## Goal:
Copy the lines that follow, keeping every character the same.
┏━━
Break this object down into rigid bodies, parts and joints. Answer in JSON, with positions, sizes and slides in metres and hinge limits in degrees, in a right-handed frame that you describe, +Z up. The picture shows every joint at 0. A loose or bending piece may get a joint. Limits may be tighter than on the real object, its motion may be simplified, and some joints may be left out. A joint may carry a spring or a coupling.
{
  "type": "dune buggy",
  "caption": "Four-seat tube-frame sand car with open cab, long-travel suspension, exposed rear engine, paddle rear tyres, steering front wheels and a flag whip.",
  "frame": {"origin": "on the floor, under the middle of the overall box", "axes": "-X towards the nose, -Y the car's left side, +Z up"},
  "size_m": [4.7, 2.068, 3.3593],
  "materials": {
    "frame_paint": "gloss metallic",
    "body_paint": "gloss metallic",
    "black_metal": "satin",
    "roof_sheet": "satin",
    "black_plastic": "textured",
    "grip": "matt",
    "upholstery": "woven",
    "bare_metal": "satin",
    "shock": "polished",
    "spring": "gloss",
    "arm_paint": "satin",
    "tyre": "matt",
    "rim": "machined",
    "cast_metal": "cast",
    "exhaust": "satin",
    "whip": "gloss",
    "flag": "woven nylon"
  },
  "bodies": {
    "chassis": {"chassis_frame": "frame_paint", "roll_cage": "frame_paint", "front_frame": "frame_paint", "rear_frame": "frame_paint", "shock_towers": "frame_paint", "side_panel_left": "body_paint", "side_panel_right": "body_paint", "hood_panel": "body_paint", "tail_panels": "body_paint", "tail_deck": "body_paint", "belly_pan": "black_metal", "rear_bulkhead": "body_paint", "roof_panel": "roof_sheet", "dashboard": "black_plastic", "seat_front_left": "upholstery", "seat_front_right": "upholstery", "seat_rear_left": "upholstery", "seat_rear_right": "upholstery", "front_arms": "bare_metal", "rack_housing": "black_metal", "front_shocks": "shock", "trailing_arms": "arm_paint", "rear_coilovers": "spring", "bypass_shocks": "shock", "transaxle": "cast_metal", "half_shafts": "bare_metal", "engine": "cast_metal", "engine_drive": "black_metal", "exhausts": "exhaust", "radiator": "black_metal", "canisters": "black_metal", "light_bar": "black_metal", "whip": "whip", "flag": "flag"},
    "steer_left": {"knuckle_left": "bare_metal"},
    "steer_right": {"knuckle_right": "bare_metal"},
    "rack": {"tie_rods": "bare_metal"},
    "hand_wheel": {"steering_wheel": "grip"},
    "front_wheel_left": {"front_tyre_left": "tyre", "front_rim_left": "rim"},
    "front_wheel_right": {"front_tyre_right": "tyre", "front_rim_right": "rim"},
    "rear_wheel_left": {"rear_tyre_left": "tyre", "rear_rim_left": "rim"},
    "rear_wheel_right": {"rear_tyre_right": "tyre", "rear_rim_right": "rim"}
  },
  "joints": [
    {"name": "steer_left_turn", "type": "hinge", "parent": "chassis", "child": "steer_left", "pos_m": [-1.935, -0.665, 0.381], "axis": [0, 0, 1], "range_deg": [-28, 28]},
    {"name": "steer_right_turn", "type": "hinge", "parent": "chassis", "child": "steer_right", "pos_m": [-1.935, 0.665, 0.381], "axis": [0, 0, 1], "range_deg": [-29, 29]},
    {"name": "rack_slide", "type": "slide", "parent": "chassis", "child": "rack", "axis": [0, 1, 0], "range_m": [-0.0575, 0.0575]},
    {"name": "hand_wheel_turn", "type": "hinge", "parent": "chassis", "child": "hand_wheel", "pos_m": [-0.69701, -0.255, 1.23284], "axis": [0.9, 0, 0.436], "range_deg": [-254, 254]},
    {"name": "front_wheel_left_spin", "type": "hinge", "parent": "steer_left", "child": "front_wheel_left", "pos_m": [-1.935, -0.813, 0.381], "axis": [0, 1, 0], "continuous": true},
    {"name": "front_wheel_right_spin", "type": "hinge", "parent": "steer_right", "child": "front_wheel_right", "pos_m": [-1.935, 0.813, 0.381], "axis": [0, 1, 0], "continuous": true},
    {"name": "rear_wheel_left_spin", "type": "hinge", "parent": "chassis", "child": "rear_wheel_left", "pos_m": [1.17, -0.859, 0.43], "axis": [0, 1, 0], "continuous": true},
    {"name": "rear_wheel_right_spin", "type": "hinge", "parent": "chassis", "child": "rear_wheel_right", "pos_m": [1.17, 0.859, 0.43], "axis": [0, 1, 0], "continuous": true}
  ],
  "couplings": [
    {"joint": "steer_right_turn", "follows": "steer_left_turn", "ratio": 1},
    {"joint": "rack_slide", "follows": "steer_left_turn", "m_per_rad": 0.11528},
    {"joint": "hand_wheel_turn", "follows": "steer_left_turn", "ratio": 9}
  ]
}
┗━━
## Solution:
Break this object down into rigid bodies, parts and joints. Answer in JSON, with positions, sizes and slides in metres and hinge limits in degrees, in a right-handed frame that you describe, +Z up. The picture shows every joint at 0. A loose or bending piece may get a joint. Limits may be tighter than on the real object, its motion may be simplified, and some joints may be left out. A joint may carry a spring or a coupling.
{
  "type": "dune buggy",
  "caption": "Four-seat tube-frame sand car with open cab, long-travel suspension, exposed rear engine, paddle rear tyres, steering front wheels and a flag whip.",
  "frame": {"origin": "on the floor, under the middle of the overall box", "axes": "-X towards the nose, -Y the car's left side, +Z up"},
  "size_m": [4.7, 2.068, 3.3593],
  "materials": {
    "frame_paint": "gloss metallic",
    "body_paint": "gloss metallic",
    "black_metal": "satin",
    "roof_sheet": "satin",
    "black_plastic": "textured",
    "grip": "matt",
    "upholstery": "woven",
    "bare_metal": "satin",
    "shock": "polished",
    "spring": "gloss",
    "arm_paint": "satin",
    "tyre": "matt",
    "rim": "machined",
    "cast_metal": "cast",
    "exhaust": "satin",
    "whip": "gloss",
    "flag": "woven nylon"
  },
  "bodies": {
    "chassis": {"chassis_frame": "frame_paint", "roll_cage": "frame_paint", "front_frame": "frame_paint", "rear_frame": "frame_paint", "shock_towers": "frame_paint", "side_panel_left": "body_paint", "side_panel_right": "body_paint", "hood_panel": "body_paint", "tail_panels": "body_paint", "tail_deck": "body_paint", "belly_pan": "black_metal", "rear_bulkhead": "body_paint", "roof_panel": "roof_sheet", "dashboard": "black_plastic", "seat_front_left": "upholstery", "seat_front_right": "upholstery", "seat_rear_left": "upholstery", "seat_rear_right": "upholstery", "front_arms": "bare_metal", "rack_housing": "black_metal", "front_shocks": "shock", "trailing_arms": "arm_paint", "rear_coilovers": "spring", "bypass_shocks": "shock", "transaxle": "cast_metal", "half_shafts": "bare_metal", "engine": "cast_metal", "engine_drive": "black_metal", "exhausts": "exhaust", "radiator": "black_metal", "canisters": "black_metal", "light_bar": "black_metal", "whip": "whip", "flag": "flag"},
    "steer_left": {"knuckle_left": "bare_metal"},
    "steer_right": {"knuckle_right": "bare_metal"},
    "rack": {"tie_rods": "bare_metal"},
    "hand_wheel": {"steering_wheel": "grip"},
    "front_wheel_left": {"front_tyre_left": "tyre", "front_rim_left": "rim"},
    "front_wheel_right": {"front_tyre_right": "tyre", "front_rim_right": "rim"},
    "rear_wheel_left": {"rear_tyre_left": "tyre", "rear_rim_left": "rim"},
    "rear_wheel_right": {"rear_tyre_right": "tyre", "rear_rim_right": "rim"}
  },
  "joints": [
    {"name": "steer_left_turn", "type": "hinge", "parent": "chassis", "child": "steer_left", "pos_m": [-1.935, -0.665, 0.381], "axis": [0, 0, 1], "range_deg": [-28, 28]},
    {"name": "steer_right_turn", "type": "hinge", "parent": "chassis", "child": "steer_right", "pos_m": [-1.935, 0.665, 0.381], "axis": [0, 0, 1], "range_deg": [-29, 29]},
    {"name": "rack_slide", "type": "slide", "parent": "chassis", "child": "rack", "axis": [0, 1, 0], "range_m": [-0.0575, 0.0575]},
    {"name": "hand_wheel_turn", "type": "hinge", "parent": "chassis", "child": "hand_wheel", "pos_m": [-0.69701, -0.255, 1.23284], "axis": [0.9, 0, 0.436], "range_deg": [-254, 254]},
    {"name": "front_wheel_left_spin", "type": "hinge", "parent": "steer_left", "child": "front_wheel_left", "pos_m": [-1.935, -0.813, 0.381], "axis": [0, 1, 0], "continuous": true},
    {"name": "front_wheel_right_spin", "type": "hinge", "parent": "steer_right", "child": "front_wheel_right", "pos_m": [-1.935, 0.813, 0.381], "axis": [0, 1, 0], "continuous": true},
    {"name": "rear_wheel_left_spin", "type": "hinge", "parent": "chassis", "child": "rear_wheel_left", "pos_m": [1.17, -0.859, 0.43], "axis": [0, 1, 0], "continuous": true},
    {"name": "rear_wheel_right_spin", "type": "hinge", "parent": "chassis", "child": "rear_wheel_right", "pos_m": [1.17, 0.859, 0.43], "axis": [0, 1, 0], "continuous": true}
  ],
  "couplings": [
    {"joint": "steer_right_turn", "follows": "steer_left_turn", "ratio": 1},
    {"joint": "rack_slide", "follows": "steer_left_turn", "m_per_rad": 0.11528},
    {"joint": "hand_wheel_turn", "follows": "steer_left_turn", "ratio": 9}
  ]
}